Exception handling should be role-based. A failed payroll import due to invalid union classification belongs with payroll operations, not only IT. A rejected purchase order because of inactive vendor status belongs with procurement master data stewards. Middleware should route exceptions into service management, workflow, or collaboration tools with enough context for business remediation, including source payload, validation rule triggered, affected entity, and recommended action.
- Implement end-to-end correlation IDs across source app, middleware, and ERP transaction logs
- Track business KPIs such as failed invoice rate, duplicate vendor rate, and time-entry rejection rate
- Define data ownership by domain: finance, payroll, procurement, project controls, equipment, and HR
- Use replay-safe processing with idempotency keys to prevent duplicate ERP postings
- Retain audit logs for mapping changes, rule changes, and manual exception overrides
Scalability and deployment guidance for enterprise construction environments
Construction integration workloads are uneven.
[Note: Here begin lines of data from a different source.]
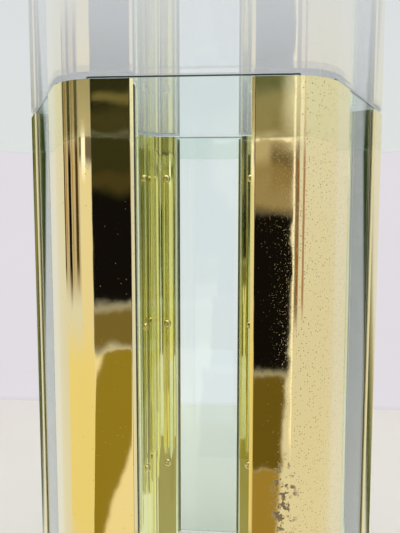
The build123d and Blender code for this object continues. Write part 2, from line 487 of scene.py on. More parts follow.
@dataclass(frozen=True)
class MouldedPlastic:
    """Moulded nylon, or cut rubber, with a fine grain."""

    name: str
    colour: Colour
    roughness: float = 0.5

    def material(self) -> bpy.types.Material:
        """Returns: the plastic."""
        paint = Paint(self.name)
        grain = paint.noise(1200.0, 2.0)
        dust = paint.noise(60.0, 3.0).ramp(0.55, 0.8)
        colour = paint.mix(dust * 0.35, self.colour, (0.30, 0.29, 0.27))
        return paint.principled(Base_Color=colour, Roughness=self.roughness + dust * 0.2 + grain * 0.1,
                                Normal=paint.relief((grain, 0.00005)))


@dataclass(frozen=True)
class ClearSilicone:
    """Cloudy clear silicone."""

    name: str = "clear_silicone"

    def material(self) -> bpy.types.Material:
        """Returns: the silicone."""
        paint = Paint(self.name)
        cloud = paint.noise(120.0, 2.0)
        return paint.principled(Base_Color=paint.mix(cloud, (0.90, 0.92, 0.91), (0.80, 0.82, 0.80)),
                                Roughness=0.18 + cloud * 0.12, IOR=1.41, Transmission_Weight=0.85)


# ---- making and dressing meshes


def finish_piece(bm: bmesh.types.BMesh, name: str, materials: Iterable[bpy.types.Material],
                 sharp: float = 30.0) -> bpy.types.Object:
    """Turns a bmesh into a finished piece at the origin.

    Args:
        bm: The mesh, in metres where it belongs; it is freed.
        name: Name of the piece.
        materials: Its material slots in order.
        sharp: Edges turning by more degrees than this stay sharp.

    Returns:
        The object.
    """
    bmesh.ops.recalc_face_normals(bm, faces=bm.faces)
    mesh = bpy.data.meshes.new(name)
    bm.to_mesh(mesh)
    bm.free()
    for material in materials:
        mesh.materials.append(material)
    mesh.shade_smooth()
    mesh.set_sharp_from_angle(angle=math.radians(sharp))
    piece = bpy.data.objects.new(name, mesh)
    bpy.context.scene.collection.objects.link(piece)
    return piece


def stand_for(piece: bpy.types.Object, node: str) -> None:
    """Puts a piece in a CAD node's place, on that node's body.

    Args:
        piece: The finished piece.
        node: The node that it replaces.
    """
    body = next(name for name, nodes in frame["record"]["behaviour"]["bodies"].items() if node in nodes)
    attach(piece, body)
    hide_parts(node)
    LOG.info("%s stands for %s on %s", piece.name, node, body)


def dress(node: str, material: bpy.types.Material) -> None:
    """Gives a carried-over CAD node its finish.

    Args:
        node: Name of the node.
        material: Its material.
    """
    piece = frame["nodes"][node]
    for slot in piece.material_slots:
        slot.material = material
    LOG.info("%s keeps its shape", node)


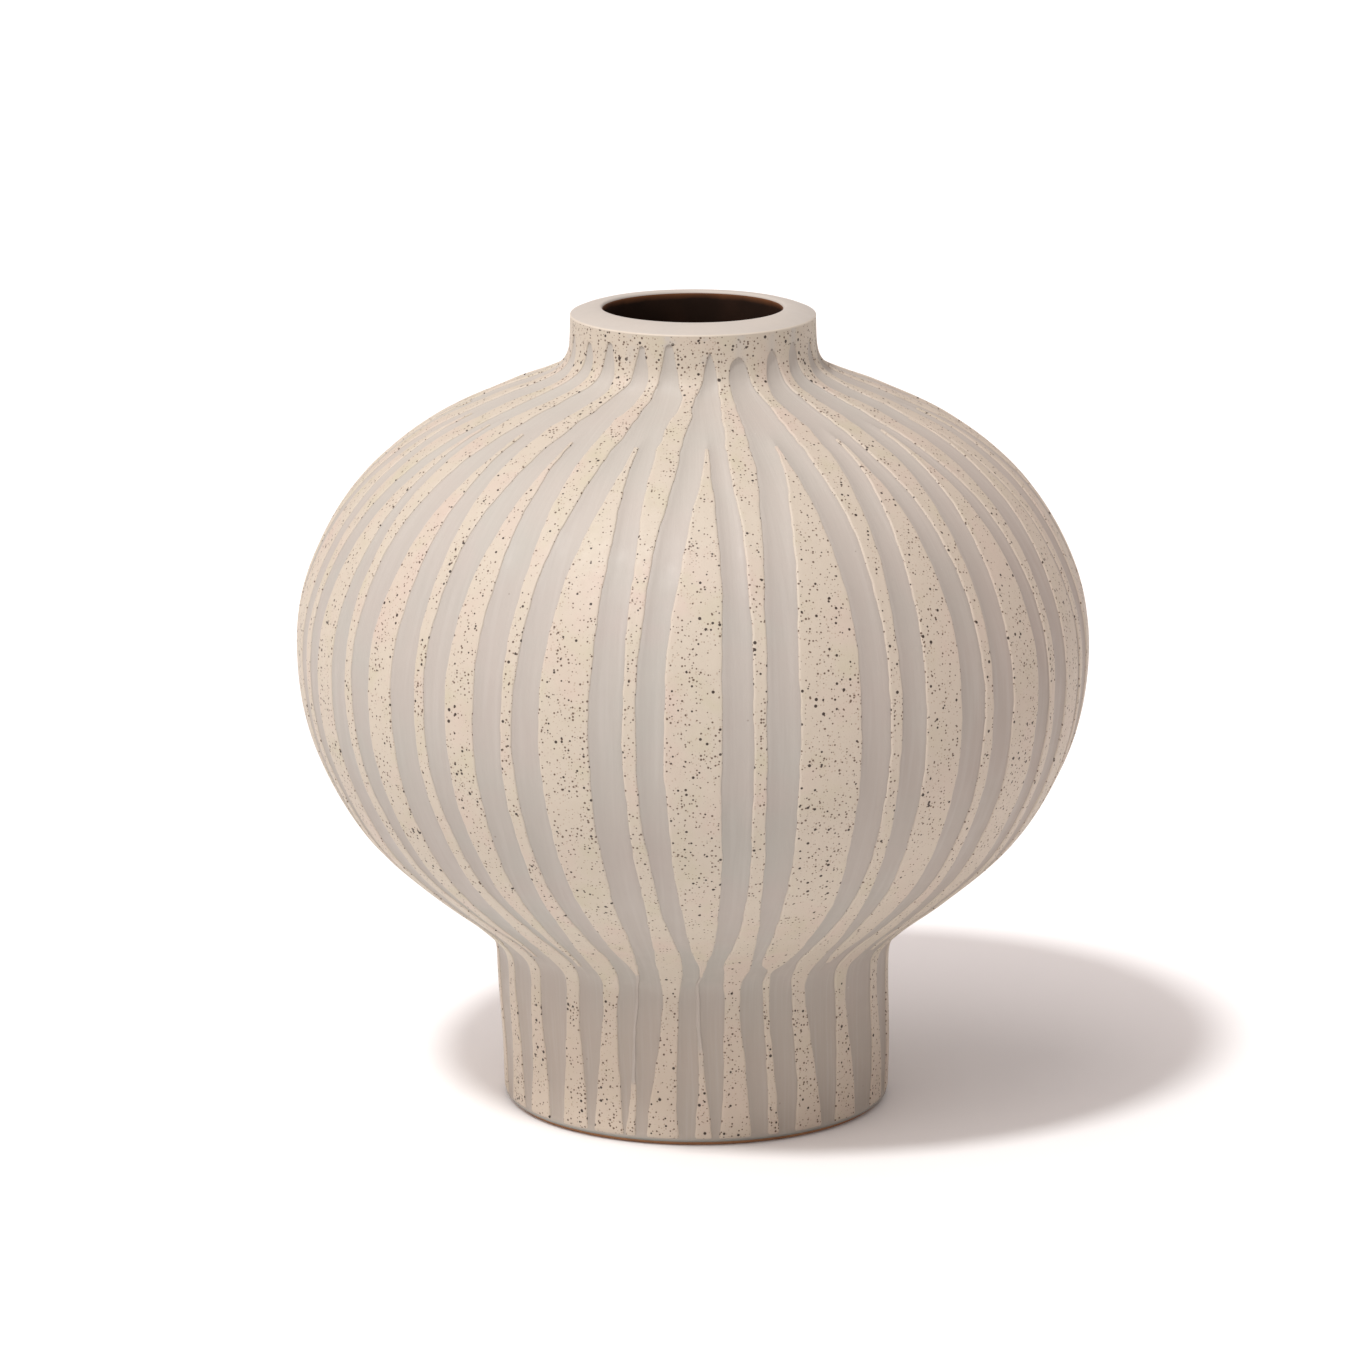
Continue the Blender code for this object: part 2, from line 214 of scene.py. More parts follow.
def read_outline(stems):
    """(radius, height) of the outer face at each station, from the stems' outer points."""
    found = set()
    for node in stems:
        r, _, z = polar(node)
        found |= set(zip(np.round(r, 6), np.round(z, 6)))
    points = np.array(sorted(found, key=lambda p: p[1]))
    merged = [points[0]]
    for p in points[1:]:
        if min(np.hypot(*(p - m)) for m in merged[-4:]) > 0.05 * MM:
            merged.append(p)
    points = np.array(merged)
    outer = []
    for k, p in enumerate(points):
        apart = np.hypot(*(points - p).T)
        apart[k] = np.inf
        if p[0] > points[np.argmin(apart)][0]:
            outer.append(p)
    lip_low, lip_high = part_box("lip")
    outer.append((lip_high.x, lip_low.z))
    return np.array(outer)


STEM_NODES = sorted(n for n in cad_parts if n.startswith("stem_band"))
LEAF_NODES = sorted(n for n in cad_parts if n.startswith("leaf_band"))
OUTLINE = read_outline(STEM_NODES)
STATIONS = OUTLINE[0, 1] + np.concatenate([[0], np.cumsum(np.hypot(*np.diff(OUTLINE, axis=0).T))])
radius_at = natural_spline(STATIONS, OUTLINE[:, 0])
height_at = natural_spline(STATIONS, OUTLINE[:, 1])
LIP_LENGTH = STATIONS[-1]


def below_face(s, depth):
    """Radius and height of points that lie this deep under the outer face."""
    dr, dz = radius_at(s, 1), height_at(s, 1)
    size = np.hypot(dr, dz)
    return radius_at(s) - depth * dz / size, height_at(s) + depth * dr / size


def wobble(azimuth, z):
    """Share by which a hand-thrown wall strays from round."""
    return 0.0016 * np.sin(2 * azimuth + 0.6 + 9 * z) + 0.0010 * np.sin(3 * azimuth + 2.1 - 14 * z)


def place(azimuth, radius, z):
    """Points in space, on a wall that is a little out of round, over a foot turned a little off centre."""
    radius = radius * (1 + wobble(azimuth, z))
    shift = FOOT_SHIFT * ease((SHIFT_FROM - z) / SHIFT_OVER)
    return np.stack([radius * np.sin(azimuth) + shift, -radius * np.cos(azimuth), z + 0 * azimuth], axis=-1)


def read_band(node):
    """Lengths along the face with the band's left and right azimuths there, and the band's middle azimuth."""
    r, azimuth, z = polar(node)
    middle = math.atan2(np.sin(azimuth).mean(), np.cos(azimuth).mean())
    azimuth = middle + np.angle(np.exp(1j * (azimuth - middle)))
    on_face = np.abs(r - np.interp(z, OUTLINE[:, 1], OUTLINE[:, 0])) < 0.05 * MM
    s = np.round(np.interp(z[on_face], OUTLINE[:, 1], STATIONS), 5)
    lengths = np.unique(s)
    left = np.array([azimuth[on_face][s == v].min() for v in lengths])
    right = np.array([azimuth[on_face][s == v].max() for v in lengths])
    return {"node": node, "s": lengths, "left": left, "right": right, "middle": middle}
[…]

Daily time capture spikes at shift end, AP invoice volume rises around billing cycles, and project onboarding surges after acquisitions or large contract awards. Middleware should therefore be designed for elastic scaling, asynchronous processing, and workload isolation. High-volume ingestion services should scale independently from validation and ERP posting services so that one bottleneck does not stall the entire integration estate.
A practical deployment model uses containerized integration services, managed API gateways, message queues, and centralized monitoring. Sensitive payroll and financial integrations may require private connectivity, token vaulting, field-level encryption, and stricter segregation of duties. For hybrid ERP estates, secure connectivity between cloud middleware and on-prem ERP adapters remains a common requirement during transition periods.
From an implementation standpoint, enterprises should prioritize domain-by-domain rollout rather than attempting a full integration replacement at once. Start with master data synchronization and one high-value transactional flow such as time entry to payroll and job cost, then expand to procurement, AP automation, subcontractor billing, and equipment integration. This reduces risk and allows governance models to mature alongside the platform.
Executive recommendations for CIOs, CTOs, and ERP program leaders
Treat construction middleware as a strategic enterprise platform, not a project utility. Its role is to standardize interoperability, protect ERP data integrity, accelerate SaaS adoption, and support cloud modernization. Funding decisions should reflect this cross-functional value.
Establish a formal integration operating model with architecture standards, canonical data ownership, API lifecycle management, and business-led data quality governance. Construction firms that skip this step often accumulate brittle interfaces that undermine ERP transformation programs.
Finally, measure success beyond interface uptime. The real outcomes are reduced reconciliation effort, faster project cost visibility, fewer duplicate vendors, cleaner payroll inputs, improved subcontractor billing accuracy, and lower integration change cost when new SaaS platforms or ERP modules are introduced.